In March of this year, to assist you and your local assessors in carrying out the duties specified in HB 1303, I asked our office to send a Freedom of Information Act (FOIA) Request to the United States Department of Agriculture – Farm Service Agency (USDA-FSA). The FOIA request sought releasable information County FSA offices may have in their possession pertaining to field delineations and use of agricultural lands in North Dakota.
Specifically, the request sought common land unit (CLU) data collected and maintained by USDA-FSA. The objective was to enable the CLU information, if made available, to be shared with your office for use by you and your assessors when making land valuation determinations required by HB 1303.
Our FOIA request was denied. The 2008 Farm Bill specifically barred new or updated CLU data from release to the public. Thus, any appeal of the denial would likely fail.”

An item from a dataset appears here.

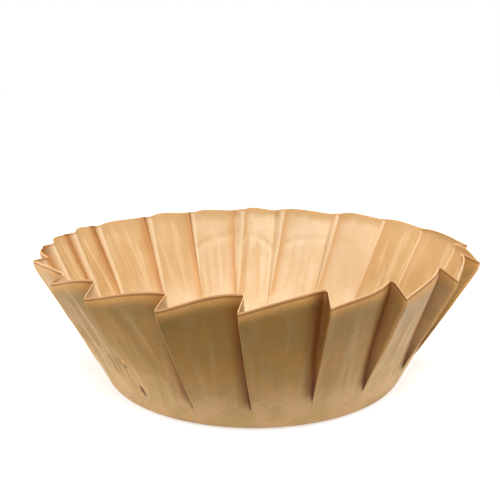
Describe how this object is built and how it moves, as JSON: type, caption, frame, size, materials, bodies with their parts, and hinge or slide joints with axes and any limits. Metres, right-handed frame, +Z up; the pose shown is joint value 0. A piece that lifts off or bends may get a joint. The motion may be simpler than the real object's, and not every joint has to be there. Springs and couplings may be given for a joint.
{
  "type": "cake pan liner",
  "caption": "Round parchment liner for a cake pan: a flat base, a rounded corner and a flaring wall laid into knife pleats that all lean one way.",
  "frame": {"origin": "centre of the underside of the flat base, where the liner rests", "axes": "+Z is up along the liner's axis, out of its mouth; X and Y are level, and the pattern of pleats repeats round Z"},
  "size_m": [0.23, 0.23, 0.0732],
  "materials": {
    "parchment": "satin"
  },
  "bodies": {
    "root": {"liner": "parchment"}
  },
  "joints": []
}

In a recent posting on Mulch (Farm Bill Blocks Court-Ordered Release Of Subsidy Program Data Under FOIA, May 13, 2008), a blog that focuses on agriculture, farm policy, and food safety, Ken Cook warns that a provision in the Farm Bill Conference Report (Sec. 1619, “Information Gathering” and (a) Geospatial Systems) will reverse a recent U.S. Court of Appeals (DC Circuit) decision ordering the release of USDA subsidy and compliance data under FOIA, including the Farm Service Agency’s (FSA) GIS data used to monitor compliance with regulations governing farm benefits. Notably, Ken Cook reports that the “[l]anguage to undo the effects of the FOIA decision was not part of the bills passed by either the House or the Senate. It was inserted without public hearings or debate during the Conference Committee process.”
FSA Common Land Unit (CLU) Farm Field Boundary Data
As of this posting, FSA Common Land Unit (CLU) farm field boundary data with complete attributes is available for download from the NRCS Geospatial Gateway. Previously, CLU data was available only with acreage attributes. As noted above, however, the Farm Bill currently contains language to restrict the release of the CLU and other farm-related data, so this data may be pulled from the Gateway in the near future. CLU data is useful to land conservation departments for conservation and farmland preservation planning.
For more information about CLUs, their definition and use, see FSA Common Land Unit Abstract.
Multi Ag Media, LLC v. Department of Agriculture
The USDA withheld crop data provided by agricultural producers to qualify for government subsidies, as well as FSA GIS data that included “information on farm, tract and boundary identification, calculated acreage, and characteristics of the land such as whether it is erodible, barren, or has water or perennial snow cover.” Ken Cook highlights the Court’s assertion that “the public has a particular and significant interest” in this information because the “USDA uses this information in the administration of its subsidy and benefit programs and there is a special need for public scrutiny of agency action that distributes extensive amounts of public funds in the form of subsidies and other financial benefits (Multi Ag Media, LLC v. Department of Agriculture, No. 06-5231, D.C. Dist. Feb 15, 2008).” The court concluded:
In sum, given USDA’s rather tepid showing that release of the files would allow the public to draw inferences about some farmers’ financial circumstances, the interest in data that would allow the public to more easily monitor USDA’s administration of its subsidy and benefit programs, and FOIA’s presumption in favor of disclosure, we conclude that the public interest in disclosure of the Compliance File and GIS database outweighs the personal privacy interest. Accordingly, release of these files would not ‘constitute a clearly unwarranted invasion of personal privacy’. . .
. . .We reverse the district court’s grant of summary judgment with respect to the Compliance File and the GIS database and remand the case to the district court for further proceedings consistent with this opinion.
Kevin Pomfret, on the other hand, commenting on this court case in his blog Spatial Law (US Court Finds A “Substantial Privacy Interest” In Spatial Data, February 21, 2008), forecasts:
…Although after much deliberation the court ultimately decided to release the information I was surprised to see how far the court was willing to go to find a “substantial privacy interest” in this case. The court apparently agreed with USDA that even the potential that data could be aggregated in such a way that someone could then do crop analysis that then might be used to determine a farm’s worth that may or not be owned by an individual is a privacy risk. That seems to create a high hurdle to overcome in future cases, at least in this circuit. (It is noteworthy for those in the industry that the court adds, almost as an aside, that it believes that the disclosure of GIS databases “only heightens these privacy concerns” because the information is set forth in photographs and maps)
I find it a significant leap forward from Forest Guardians v. FEMA, which was decided in the 10th Cir. in 2005. In that case, Forest Guardians was looking for electronic copies of GIS maps with all forms of data, but excluding names and addresses. However, it was clear to the court that the names and addresses could easily be obtained from the data that would be provided, in which case each such individual would be subject to variety of potential invasions of privacy regarding their finances.